[Work required]:
Retype, exactly as written, every line from the one containing "module long_strip(over, thickness)" down to the one containing "before = set(bpy.data.objects)", including both, and nothing else.

[Record list]:

========

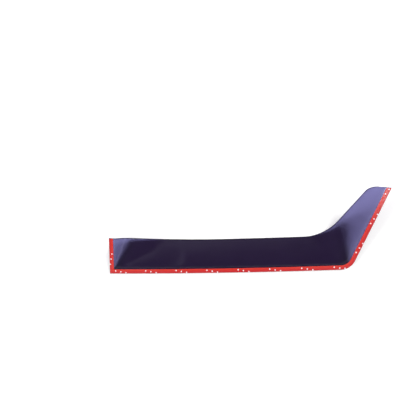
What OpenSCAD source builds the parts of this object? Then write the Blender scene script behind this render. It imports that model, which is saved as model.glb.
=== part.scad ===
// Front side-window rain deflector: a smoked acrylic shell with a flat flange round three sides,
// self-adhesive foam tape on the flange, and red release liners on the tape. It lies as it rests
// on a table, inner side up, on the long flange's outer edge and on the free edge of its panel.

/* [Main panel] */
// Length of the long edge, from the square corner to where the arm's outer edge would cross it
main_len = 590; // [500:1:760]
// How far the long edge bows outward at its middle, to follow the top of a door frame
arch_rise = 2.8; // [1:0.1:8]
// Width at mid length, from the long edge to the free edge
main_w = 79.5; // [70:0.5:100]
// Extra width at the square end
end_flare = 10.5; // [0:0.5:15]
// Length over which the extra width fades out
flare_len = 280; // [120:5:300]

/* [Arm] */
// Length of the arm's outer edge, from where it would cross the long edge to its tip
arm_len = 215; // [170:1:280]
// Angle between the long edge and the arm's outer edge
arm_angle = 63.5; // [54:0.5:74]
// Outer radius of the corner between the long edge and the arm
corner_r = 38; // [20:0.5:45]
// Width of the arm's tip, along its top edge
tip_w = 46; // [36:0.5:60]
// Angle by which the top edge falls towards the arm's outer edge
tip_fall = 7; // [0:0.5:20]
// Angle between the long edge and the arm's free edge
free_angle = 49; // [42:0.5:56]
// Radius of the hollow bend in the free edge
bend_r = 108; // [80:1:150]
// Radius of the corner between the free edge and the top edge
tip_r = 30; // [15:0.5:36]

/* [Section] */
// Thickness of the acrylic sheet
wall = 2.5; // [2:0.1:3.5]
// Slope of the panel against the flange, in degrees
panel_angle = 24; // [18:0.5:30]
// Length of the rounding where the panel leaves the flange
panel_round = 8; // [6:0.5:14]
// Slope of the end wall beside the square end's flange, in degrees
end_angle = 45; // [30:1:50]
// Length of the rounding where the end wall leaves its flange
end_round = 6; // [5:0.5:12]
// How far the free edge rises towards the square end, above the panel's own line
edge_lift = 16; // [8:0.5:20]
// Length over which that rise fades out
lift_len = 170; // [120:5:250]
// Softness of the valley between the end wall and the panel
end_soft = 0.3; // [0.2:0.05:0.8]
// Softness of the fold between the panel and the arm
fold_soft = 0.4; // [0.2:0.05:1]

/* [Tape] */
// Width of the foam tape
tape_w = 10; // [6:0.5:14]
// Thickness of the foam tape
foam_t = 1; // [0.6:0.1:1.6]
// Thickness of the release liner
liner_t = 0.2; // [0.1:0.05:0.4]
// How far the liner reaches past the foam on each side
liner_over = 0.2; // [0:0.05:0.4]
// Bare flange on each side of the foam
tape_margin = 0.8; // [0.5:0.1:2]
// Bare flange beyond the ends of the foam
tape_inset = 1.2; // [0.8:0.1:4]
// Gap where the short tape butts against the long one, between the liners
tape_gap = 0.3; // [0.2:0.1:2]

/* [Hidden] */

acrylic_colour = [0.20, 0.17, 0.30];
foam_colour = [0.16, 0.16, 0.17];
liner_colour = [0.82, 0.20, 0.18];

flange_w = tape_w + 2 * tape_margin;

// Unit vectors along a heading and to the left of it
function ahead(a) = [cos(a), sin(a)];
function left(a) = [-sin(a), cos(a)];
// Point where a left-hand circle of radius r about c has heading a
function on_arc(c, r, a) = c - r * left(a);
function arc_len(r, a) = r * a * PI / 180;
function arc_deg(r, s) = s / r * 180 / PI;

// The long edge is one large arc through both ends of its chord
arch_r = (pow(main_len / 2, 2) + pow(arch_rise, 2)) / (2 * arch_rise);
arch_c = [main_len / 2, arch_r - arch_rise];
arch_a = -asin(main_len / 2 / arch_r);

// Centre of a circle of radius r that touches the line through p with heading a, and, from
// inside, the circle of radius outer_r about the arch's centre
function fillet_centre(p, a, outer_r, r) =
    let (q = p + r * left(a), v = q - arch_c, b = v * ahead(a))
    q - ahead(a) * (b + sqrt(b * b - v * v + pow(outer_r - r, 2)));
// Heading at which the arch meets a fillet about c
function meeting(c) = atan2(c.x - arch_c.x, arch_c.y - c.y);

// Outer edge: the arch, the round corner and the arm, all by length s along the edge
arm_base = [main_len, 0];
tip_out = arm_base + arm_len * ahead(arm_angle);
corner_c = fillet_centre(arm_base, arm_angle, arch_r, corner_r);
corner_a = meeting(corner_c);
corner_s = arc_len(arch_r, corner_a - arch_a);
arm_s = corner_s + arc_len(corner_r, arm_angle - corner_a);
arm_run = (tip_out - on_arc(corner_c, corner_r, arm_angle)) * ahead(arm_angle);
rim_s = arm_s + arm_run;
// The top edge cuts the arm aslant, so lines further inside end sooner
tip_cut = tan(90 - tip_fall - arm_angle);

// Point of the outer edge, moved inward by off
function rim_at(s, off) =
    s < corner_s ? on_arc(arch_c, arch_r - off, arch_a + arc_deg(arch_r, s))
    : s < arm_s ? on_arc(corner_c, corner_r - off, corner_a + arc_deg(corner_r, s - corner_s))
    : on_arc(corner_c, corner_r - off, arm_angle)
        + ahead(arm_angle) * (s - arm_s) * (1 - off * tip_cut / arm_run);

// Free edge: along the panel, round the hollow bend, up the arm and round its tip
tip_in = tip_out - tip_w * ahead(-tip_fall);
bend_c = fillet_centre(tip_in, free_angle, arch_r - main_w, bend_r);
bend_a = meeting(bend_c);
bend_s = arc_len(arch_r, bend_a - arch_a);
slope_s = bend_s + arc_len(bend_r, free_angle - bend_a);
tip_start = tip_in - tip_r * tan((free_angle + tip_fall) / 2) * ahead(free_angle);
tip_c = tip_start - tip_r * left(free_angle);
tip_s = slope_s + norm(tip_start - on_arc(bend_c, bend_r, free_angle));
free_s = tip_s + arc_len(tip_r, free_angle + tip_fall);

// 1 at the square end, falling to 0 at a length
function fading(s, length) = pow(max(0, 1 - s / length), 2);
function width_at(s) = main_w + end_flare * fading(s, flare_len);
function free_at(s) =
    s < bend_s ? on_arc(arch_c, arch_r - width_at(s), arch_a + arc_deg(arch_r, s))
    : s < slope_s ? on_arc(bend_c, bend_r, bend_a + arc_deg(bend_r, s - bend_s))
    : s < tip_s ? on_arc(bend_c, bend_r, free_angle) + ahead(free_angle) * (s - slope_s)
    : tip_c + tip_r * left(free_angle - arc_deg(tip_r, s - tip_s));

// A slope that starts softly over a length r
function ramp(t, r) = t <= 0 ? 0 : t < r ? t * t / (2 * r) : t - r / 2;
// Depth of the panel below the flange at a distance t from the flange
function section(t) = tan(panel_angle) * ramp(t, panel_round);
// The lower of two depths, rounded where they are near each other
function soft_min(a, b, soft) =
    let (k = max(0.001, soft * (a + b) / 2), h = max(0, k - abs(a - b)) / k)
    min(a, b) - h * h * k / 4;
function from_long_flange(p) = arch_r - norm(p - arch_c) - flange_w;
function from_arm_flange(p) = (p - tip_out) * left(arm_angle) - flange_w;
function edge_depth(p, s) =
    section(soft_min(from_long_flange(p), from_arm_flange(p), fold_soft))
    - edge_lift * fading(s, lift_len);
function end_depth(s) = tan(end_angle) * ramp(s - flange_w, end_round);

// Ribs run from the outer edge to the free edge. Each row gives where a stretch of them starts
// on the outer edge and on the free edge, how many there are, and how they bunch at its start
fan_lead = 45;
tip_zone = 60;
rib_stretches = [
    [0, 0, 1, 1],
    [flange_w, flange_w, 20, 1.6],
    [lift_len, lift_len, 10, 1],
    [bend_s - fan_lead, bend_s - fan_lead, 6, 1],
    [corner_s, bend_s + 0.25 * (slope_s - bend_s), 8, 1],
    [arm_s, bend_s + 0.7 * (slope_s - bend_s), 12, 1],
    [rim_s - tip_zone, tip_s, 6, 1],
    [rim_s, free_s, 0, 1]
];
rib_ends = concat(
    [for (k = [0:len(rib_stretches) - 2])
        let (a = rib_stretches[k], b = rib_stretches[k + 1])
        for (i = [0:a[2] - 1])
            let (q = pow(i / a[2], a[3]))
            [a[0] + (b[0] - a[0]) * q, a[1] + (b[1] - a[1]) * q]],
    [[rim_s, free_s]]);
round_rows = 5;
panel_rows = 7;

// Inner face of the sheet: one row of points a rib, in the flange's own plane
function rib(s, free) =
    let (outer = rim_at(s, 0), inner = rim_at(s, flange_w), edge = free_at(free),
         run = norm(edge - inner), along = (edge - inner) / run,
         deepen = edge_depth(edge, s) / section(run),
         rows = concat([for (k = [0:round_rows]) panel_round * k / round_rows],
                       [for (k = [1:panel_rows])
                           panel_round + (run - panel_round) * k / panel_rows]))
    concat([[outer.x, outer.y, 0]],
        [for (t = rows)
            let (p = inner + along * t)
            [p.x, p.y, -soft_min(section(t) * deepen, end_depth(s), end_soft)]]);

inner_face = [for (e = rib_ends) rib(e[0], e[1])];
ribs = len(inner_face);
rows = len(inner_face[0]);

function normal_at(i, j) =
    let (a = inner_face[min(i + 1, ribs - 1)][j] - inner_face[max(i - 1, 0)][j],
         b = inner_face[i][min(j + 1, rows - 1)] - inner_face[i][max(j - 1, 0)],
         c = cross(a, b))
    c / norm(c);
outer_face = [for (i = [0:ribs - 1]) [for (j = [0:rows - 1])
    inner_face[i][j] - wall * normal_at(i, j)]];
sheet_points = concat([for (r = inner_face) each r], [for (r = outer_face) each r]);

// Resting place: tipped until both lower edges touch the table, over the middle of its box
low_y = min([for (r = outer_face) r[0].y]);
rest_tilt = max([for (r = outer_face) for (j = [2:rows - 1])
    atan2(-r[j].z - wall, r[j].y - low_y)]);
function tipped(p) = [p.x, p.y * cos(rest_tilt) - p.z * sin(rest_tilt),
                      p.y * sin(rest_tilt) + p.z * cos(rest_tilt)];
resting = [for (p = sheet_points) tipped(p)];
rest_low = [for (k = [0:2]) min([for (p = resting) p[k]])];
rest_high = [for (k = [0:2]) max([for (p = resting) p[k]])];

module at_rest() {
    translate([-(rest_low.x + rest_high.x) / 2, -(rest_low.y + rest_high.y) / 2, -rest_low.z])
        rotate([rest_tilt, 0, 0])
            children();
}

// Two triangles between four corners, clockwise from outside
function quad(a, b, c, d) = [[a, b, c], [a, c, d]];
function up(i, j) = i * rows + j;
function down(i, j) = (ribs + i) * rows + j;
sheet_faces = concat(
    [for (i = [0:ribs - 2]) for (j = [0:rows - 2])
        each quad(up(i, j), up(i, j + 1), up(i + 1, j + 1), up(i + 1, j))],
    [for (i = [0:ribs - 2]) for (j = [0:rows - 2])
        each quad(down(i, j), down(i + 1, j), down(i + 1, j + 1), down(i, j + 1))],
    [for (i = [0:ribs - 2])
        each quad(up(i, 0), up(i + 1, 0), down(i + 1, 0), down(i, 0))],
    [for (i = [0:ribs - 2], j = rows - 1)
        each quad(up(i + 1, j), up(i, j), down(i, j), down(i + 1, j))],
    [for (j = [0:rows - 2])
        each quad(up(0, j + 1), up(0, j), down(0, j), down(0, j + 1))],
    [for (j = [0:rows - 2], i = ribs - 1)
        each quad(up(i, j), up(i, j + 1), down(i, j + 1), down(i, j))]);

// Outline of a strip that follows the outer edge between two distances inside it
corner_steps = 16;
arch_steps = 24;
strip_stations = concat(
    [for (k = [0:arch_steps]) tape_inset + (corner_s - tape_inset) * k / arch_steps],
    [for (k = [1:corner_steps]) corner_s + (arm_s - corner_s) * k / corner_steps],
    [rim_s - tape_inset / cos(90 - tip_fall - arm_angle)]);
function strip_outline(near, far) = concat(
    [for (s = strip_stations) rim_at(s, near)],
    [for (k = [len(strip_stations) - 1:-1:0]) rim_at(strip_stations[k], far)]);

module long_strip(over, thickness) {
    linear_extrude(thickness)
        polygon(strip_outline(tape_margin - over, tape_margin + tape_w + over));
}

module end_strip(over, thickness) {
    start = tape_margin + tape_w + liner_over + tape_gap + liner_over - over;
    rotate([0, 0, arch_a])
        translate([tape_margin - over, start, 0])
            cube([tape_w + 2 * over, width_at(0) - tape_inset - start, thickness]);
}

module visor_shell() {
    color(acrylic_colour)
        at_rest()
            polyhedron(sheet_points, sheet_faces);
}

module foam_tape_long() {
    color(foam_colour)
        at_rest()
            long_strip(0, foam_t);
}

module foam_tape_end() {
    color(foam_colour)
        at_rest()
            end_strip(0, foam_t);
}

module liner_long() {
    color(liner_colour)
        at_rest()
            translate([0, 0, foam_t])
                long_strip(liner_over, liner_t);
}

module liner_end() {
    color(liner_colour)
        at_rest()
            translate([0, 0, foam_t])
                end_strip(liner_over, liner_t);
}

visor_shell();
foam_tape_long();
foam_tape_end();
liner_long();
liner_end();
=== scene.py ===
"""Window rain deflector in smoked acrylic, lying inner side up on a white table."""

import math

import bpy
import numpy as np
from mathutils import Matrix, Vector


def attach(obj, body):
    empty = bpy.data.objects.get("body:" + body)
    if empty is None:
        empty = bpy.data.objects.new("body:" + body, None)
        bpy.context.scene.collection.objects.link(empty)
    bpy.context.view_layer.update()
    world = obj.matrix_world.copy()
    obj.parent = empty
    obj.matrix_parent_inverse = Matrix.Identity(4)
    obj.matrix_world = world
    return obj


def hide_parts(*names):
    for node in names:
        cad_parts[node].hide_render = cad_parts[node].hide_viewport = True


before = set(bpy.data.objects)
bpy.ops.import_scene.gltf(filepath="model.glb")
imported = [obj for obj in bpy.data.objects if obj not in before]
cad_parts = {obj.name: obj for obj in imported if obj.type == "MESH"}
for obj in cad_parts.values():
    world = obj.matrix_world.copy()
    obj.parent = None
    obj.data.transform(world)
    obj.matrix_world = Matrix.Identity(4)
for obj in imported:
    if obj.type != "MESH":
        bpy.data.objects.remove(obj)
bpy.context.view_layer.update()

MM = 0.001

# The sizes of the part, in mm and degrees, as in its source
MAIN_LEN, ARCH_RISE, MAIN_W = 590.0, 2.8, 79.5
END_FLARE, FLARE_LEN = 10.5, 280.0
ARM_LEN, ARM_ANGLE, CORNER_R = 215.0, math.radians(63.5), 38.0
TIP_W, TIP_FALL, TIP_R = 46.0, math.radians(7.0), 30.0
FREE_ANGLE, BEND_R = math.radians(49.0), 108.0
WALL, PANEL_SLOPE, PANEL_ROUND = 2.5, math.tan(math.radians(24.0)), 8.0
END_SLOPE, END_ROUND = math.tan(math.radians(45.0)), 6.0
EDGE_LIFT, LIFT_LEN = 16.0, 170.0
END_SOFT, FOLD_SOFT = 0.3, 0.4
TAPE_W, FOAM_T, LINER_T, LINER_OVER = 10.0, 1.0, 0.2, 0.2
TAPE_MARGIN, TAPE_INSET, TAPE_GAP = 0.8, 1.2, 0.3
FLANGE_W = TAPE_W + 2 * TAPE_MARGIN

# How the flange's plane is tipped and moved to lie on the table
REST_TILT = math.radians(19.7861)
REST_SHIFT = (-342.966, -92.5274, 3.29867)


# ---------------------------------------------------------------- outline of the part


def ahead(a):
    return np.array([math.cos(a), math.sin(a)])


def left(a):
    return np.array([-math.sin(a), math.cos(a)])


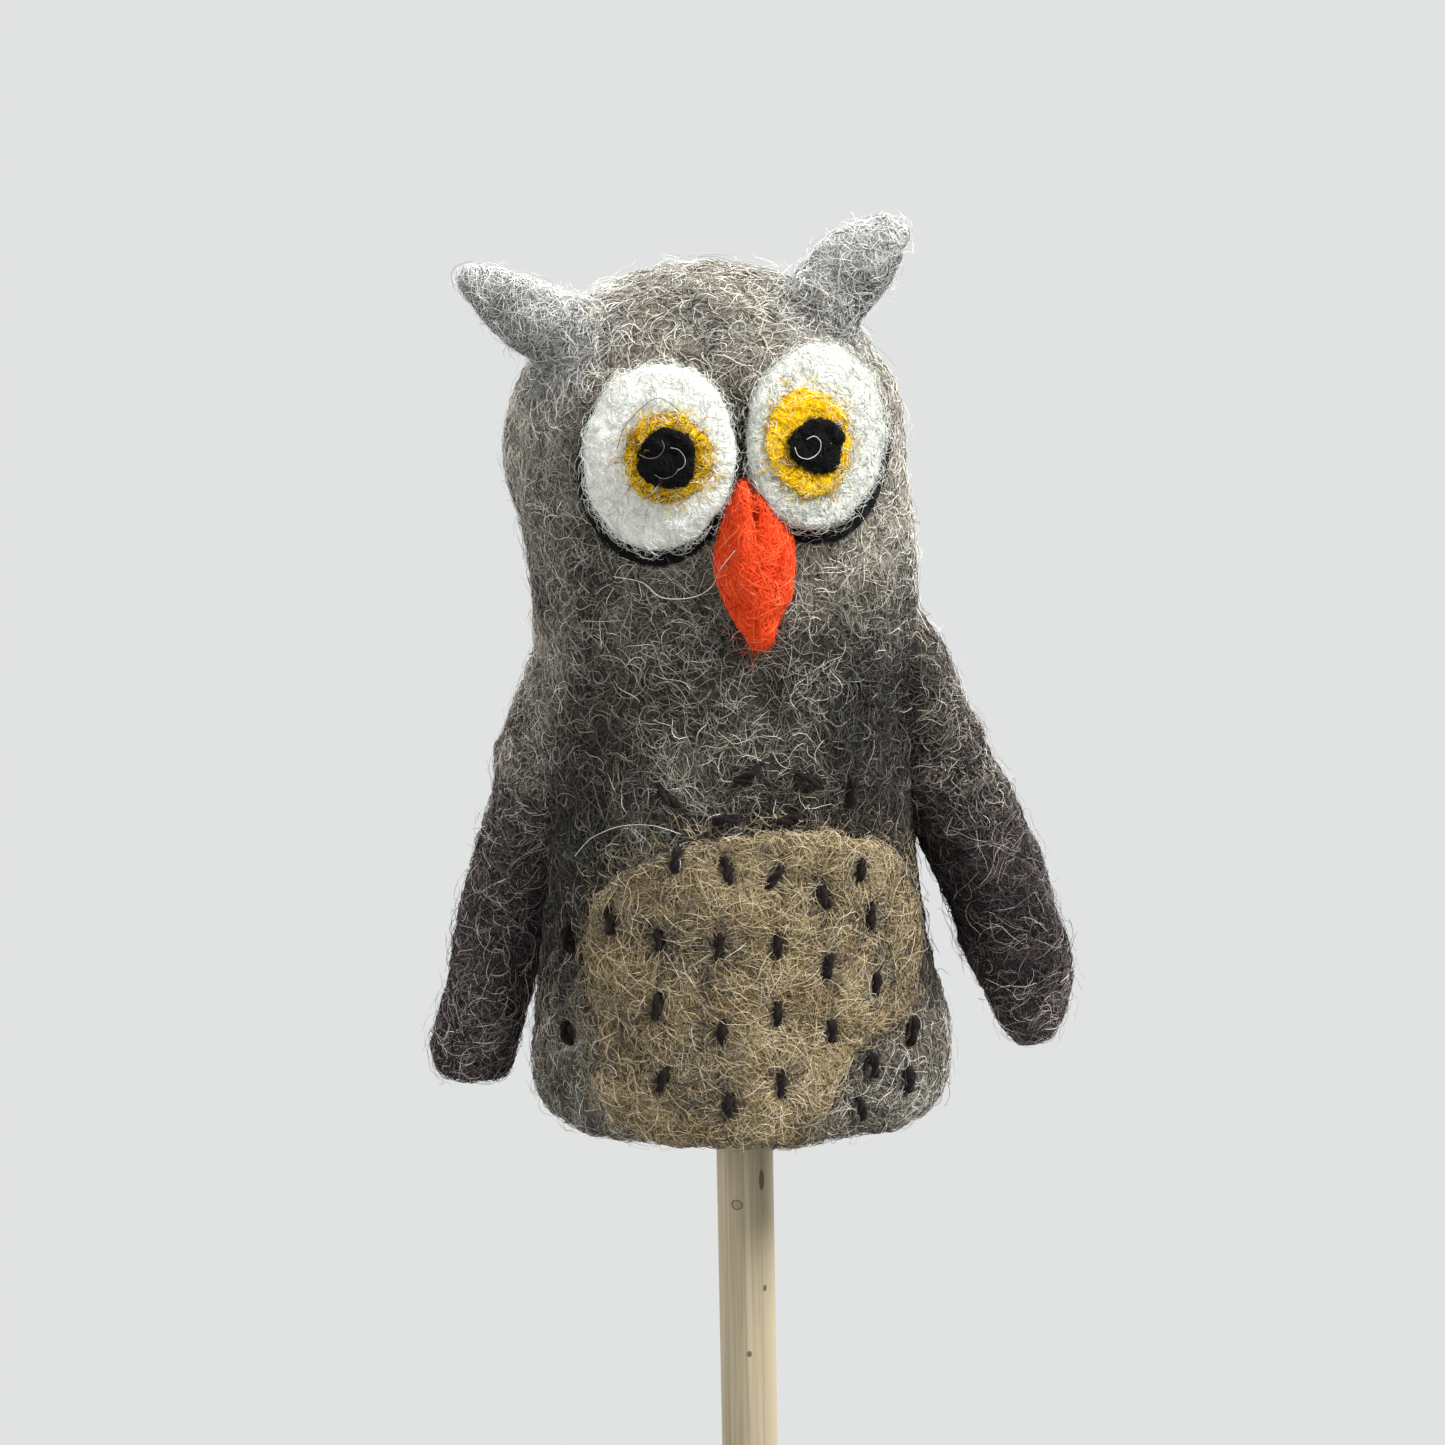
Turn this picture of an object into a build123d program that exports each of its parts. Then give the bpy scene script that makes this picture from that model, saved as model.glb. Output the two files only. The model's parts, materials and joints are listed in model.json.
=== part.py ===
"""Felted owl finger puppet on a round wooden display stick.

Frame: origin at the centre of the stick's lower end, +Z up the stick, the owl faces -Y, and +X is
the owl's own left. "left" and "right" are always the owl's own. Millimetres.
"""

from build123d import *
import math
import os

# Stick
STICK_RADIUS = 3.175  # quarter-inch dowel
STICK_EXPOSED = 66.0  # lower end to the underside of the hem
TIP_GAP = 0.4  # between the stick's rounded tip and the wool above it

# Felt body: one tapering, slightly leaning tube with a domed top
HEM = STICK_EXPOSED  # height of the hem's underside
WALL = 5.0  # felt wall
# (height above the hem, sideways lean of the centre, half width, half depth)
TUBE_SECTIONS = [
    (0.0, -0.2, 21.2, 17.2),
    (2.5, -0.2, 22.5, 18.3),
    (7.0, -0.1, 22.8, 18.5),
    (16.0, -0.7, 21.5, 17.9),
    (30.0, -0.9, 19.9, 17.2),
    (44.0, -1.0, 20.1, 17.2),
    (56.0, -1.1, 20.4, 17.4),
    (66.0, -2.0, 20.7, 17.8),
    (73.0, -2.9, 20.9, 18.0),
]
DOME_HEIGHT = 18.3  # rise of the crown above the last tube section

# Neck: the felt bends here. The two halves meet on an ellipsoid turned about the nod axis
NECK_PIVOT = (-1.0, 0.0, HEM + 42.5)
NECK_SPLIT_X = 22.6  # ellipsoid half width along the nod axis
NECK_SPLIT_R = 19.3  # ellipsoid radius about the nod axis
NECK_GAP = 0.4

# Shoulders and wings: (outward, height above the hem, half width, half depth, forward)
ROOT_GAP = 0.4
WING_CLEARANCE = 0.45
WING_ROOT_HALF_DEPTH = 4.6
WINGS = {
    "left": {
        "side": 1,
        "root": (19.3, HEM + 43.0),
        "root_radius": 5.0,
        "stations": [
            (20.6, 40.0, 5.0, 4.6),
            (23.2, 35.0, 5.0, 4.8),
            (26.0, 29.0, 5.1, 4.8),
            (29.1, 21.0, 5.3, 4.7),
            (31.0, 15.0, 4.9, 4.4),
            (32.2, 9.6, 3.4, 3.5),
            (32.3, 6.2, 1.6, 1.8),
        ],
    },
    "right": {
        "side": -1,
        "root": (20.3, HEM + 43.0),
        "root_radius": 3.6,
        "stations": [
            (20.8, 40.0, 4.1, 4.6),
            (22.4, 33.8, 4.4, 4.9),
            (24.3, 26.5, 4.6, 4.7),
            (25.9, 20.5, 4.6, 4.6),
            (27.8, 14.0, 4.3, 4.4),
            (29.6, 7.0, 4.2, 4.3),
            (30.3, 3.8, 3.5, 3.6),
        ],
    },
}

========

[Expected output]:
module long_strip(over, thickness) {
    linear_extrude(thickness)
        polygon(strip_outline(tape_margin - over, tape_margin + tape_w + over));
}

module end_strip(over, thickness) {
    start = tape_margin + tape_w + liner_over + tape_gap + liner_over - over;
    rotate([0, 0, arch_a])
        translate([tape_margin - over, start, 0])
            cube([tape_w + 2 * over, width_at(0) - tape_inset - start, thickness]);
}

module visor_shell() {
    color(acrylic_colour)
        at_rest()
            polyhedron(sheet_points, sheet_faces);
}

module foam_tape_long() {
    color(foam_colour)
        at_rest()
            long_strip(0, foam_t);
}

module foam_tape_end() {
    color(foam_colour)
        at_rest()
            end_strip(0, foam_t);
}

module liner_long() {
    color(liner_colour)
        at_rest()
            translate([0, 0, foam_t])
                long_strip(liner_over, liner_t);
}

module liner_end() {
    color(liner_colour)
        at_rest()
            translate([0, 0, foam_t])
                end_strip(liner_over, liner_t);
}

visor_shell();
foam_tape_long();
foam_tape_end();
liner_long();
liner_end();
=== scene.py ===
"""Window rain deflector in smoked acrylic, lying inner side up on a white table."""

import math

import bpy
import numpy as np
from mathutils import Matrix, Vector


def attach(obj, body):
    empty = bpy.data.objects.get("body:" + body)
    if empty is None:
        empty = bpy.data.objects.new("body:" + body, None)
        bpy.context.scene.collection.objects.link(empty)
    bpy.context.view_layer.update()
    world = obj.matrix_world.copy()
    obj.parent = empty
    obj.matrix_parent_inverse = Matrix.Identity(4)
    obj.matrix_world = world
    return obj


def hide_parts(*names):
    for node in names:
        cad_parts[node].hide_render = cad_parts[node].hide_viewport = True


before = set(bpy.data.objects)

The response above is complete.